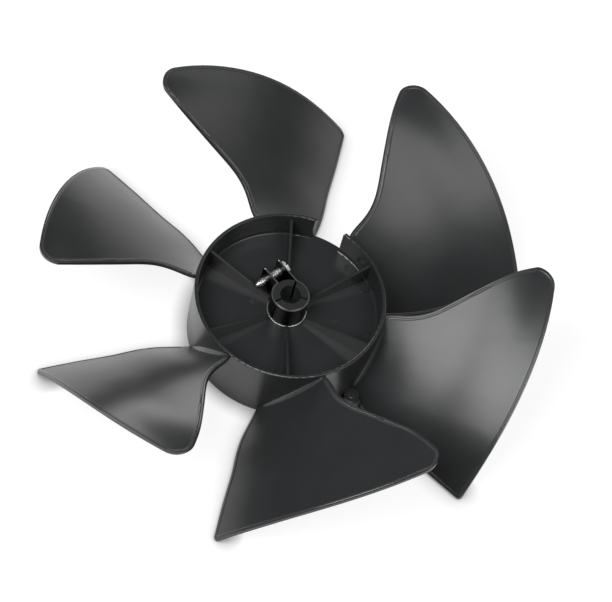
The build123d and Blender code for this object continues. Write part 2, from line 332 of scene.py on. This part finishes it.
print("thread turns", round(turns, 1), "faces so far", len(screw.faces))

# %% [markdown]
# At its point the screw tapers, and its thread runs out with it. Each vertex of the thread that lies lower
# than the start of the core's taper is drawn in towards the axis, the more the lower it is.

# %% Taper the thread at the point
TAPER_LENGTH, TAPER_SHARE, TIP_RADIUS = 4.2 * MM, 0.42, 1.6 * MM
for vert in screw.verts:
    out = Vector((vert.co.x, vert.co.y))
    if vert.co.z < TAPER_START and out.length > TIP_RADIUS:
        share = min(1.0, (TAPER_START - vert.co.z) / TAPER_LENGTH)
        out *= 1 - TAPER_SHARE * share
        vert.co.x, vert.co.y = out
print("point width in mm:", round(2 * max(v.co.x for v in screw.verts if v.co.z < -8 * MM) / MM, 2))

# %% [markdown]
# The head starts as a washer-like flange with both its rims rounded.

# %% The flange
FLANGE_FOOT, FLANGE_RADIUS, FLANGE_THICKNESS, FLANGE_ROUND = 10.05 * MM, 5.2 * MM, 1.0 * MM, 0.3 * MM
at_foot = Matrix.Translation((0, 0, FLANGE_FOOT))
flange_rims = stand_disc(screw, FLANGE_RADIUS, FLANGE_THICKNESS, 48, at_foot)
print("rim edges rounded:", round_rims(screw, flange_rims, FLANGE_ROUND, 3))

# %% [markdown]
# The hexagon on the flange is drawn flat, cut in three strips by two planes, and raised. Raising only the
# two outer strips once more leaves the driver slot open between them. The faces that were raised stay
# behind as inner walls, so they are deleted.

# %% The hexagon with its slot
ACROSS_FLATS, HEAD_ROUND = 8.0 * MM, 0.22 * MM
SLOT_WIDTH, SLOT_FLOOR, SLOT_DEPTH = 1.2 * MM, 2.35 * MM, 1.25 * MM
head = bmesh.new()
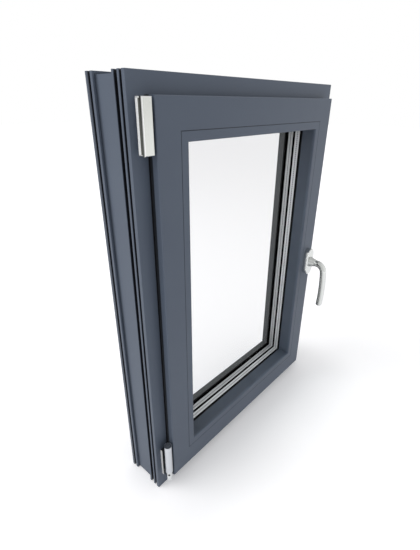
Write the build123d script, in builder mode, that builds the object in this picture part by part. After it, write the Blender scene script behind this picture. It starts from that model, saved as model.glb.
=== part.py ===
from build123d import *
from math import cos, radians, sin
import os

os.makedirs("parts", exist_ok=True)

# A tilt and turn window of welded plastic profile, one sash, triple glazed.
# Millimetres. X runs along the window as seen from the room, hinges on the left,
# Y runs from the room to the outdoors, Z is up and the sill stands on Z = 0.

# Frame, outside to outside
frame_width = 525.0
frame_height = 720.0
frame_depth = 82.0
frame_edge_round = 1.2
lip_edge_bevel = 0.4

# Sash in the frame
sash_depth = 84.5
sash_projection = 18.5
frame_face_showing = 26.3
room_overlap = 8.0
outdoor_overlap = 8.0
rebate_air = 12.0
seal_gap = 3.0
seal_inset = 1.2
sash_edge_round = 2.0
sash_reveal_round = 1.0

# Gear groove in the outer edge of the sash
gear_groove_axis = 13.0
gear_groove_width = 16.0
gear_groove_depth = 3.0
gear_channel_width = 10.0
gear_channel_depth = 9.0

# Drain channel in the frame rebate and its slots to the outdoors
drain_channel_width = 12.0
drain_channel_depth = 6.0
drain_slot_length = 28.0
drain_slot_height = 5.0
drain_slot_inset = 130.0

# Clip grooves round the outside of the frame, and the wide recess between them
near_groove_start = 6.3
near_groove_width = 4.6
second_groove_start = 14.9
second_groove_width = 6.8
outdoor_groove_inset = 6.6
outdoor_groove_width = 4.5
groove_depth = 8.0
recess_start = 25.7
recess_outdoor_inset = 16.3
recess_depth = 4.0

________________

REQUIREMENTS:
Copy the material above verbatim.

TASK SOLUTION:
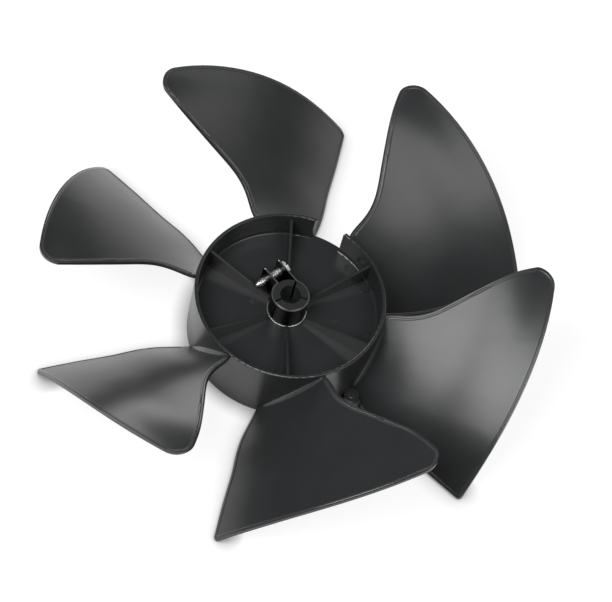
The build123d and Blender code for this object continues. Write part 2, from line 332 of scene.py on. This part finishes it.
print("thread turns", round(turns, 1), "faces so far", len(screw.faces))

# %% [markdown]
# At its point the screw tapers, and its thread runs out with it. Each vertex of the thread that lies lower
# than the start of the core's taper is drawn in towards the axis, the more the lower it is.

# %% Taper the thread at the point
TAPER_LENGTH, TAPER_SHARE, TIP_RADIUS = 4.2 * MM, 0.42, 1.6 * MM
for vert in screw.verts:
    out = Vector((vert.co.x, vert.co.y))
    if vert.co.z < TAPER_START and out.length > TIP_RADIUS:
        share = min(1.0, (TAPER_START - vert.co.z) / TAPER_LENGTH)
        out *= 1 - TAPER_SHARE * share
        vert.co.x, vert.co.y = out
print("point width in mm:", round(2 * max(v.co.x for v in screw.verts if v.co.z < -8 * MM) / MM, 2))

# %% [markdown]
# The head starts as a washer-like flange with both its rims rounded.

# %% The flange
FLANGE_FOOT, FLANGE_RADIUS, FLANGE_THICKNESS, FLANGE_ROUND = 10.05 * MM, 5.2 * MM, 1.0 * MM, 0.3 * MM
at_foot = Matrix.Translation((0, 0, FLANGE_FOOT))
flange_rims = stand_disc(screw, FLANGE_RADIUS, FLANGE_THICKNESS, 48, at_foot)
print("rim edges rounded:", round_rims(screw, flange_rims, FLANGE_ROUND, 3))

# %% [markdown]
# The hexagon on the flange is drawn flat, cut in three strips by two planes, and raised. Raising only the
# two outer strips once more leaves the driver slot open between them. The faces that were raised stay
# behind as inner walls, so they are deleted.

# %% The hexagon with its slot
ACROSS_FLATS, HEAD_ROUND = 8.0 * MM, 0.22 * MM
SLOT_WIDTH, SLOT_FLOOR, SLOT_DEPTH = 1.2 * MM, 2.35 * MM, 1.25 * MM
head = bmesh.new()
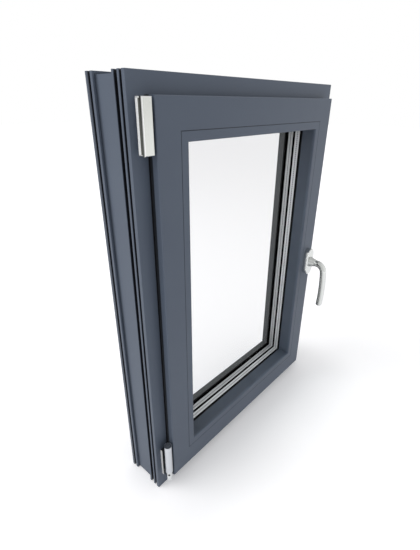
Write the build123d script, in builder mode, that builds the object in this picture part by part. After it, write the Blender scene script behind this picture. It starts from that model, saved as model.glb.
=== part.py ===
from build123d import *
from math import cos, radians, sin
import os

os.makedirs("parts", exist_ok=True)

# A tilt and turn window of welded plastic profile, one sash, triple glazed.
# Millimetres. X runs along the window as seen from the room, hinges on the left,
# Y runs from the room to the outdoors, Z is up and the sill stands on Z = 0.

# Frame, outside to outside
frame_width = 525.0
frame_height = 720.0
frame_depth = 82.0
frame_edge_round = 1.2
lip_edge_bevel = 0.4

# Sash in the frame
sash_depth = 84.5
sash_projection = 18.5
frame_face_showing = 26.3
room_overlap = 8.0
outdoor_overlap = 8.0
rebate_air = 12.0
seal_gap = 3.0
seal_inset = 1.2
sash_edge_round = 2.0
sash_reveal_round = 1.0

# Gear groove in the outer edge of the sash
gear_groove_axis = 13.0
gear_groove_width = 16.0
gear_groove_depth = 3.0
gear_channel_width = 10.0
gear_channel_depth = 9.0

# Drain channel in the frame rebate and its slots to the outdoors
drain_channel_width = 12.0
drain_channel_depth = 6.0
drain_slot_length = 28.0
drain_slot_height = 5.0
drain_slot_inset = 130.0

# Clip grooves round the outside of the frame, and the wide recess between them
near_groove_start = 6.3
near_groove_width = 4.6
second_groove_start = 14.9
second_groove_width = 6.8
outdoor_groove_inset = 6.6
outdoor_groove_width = 4.5
groove_depth = 8.0
recess_start = 25.7
recess_outdoor_inset = 16.3
recess_depth = 4.0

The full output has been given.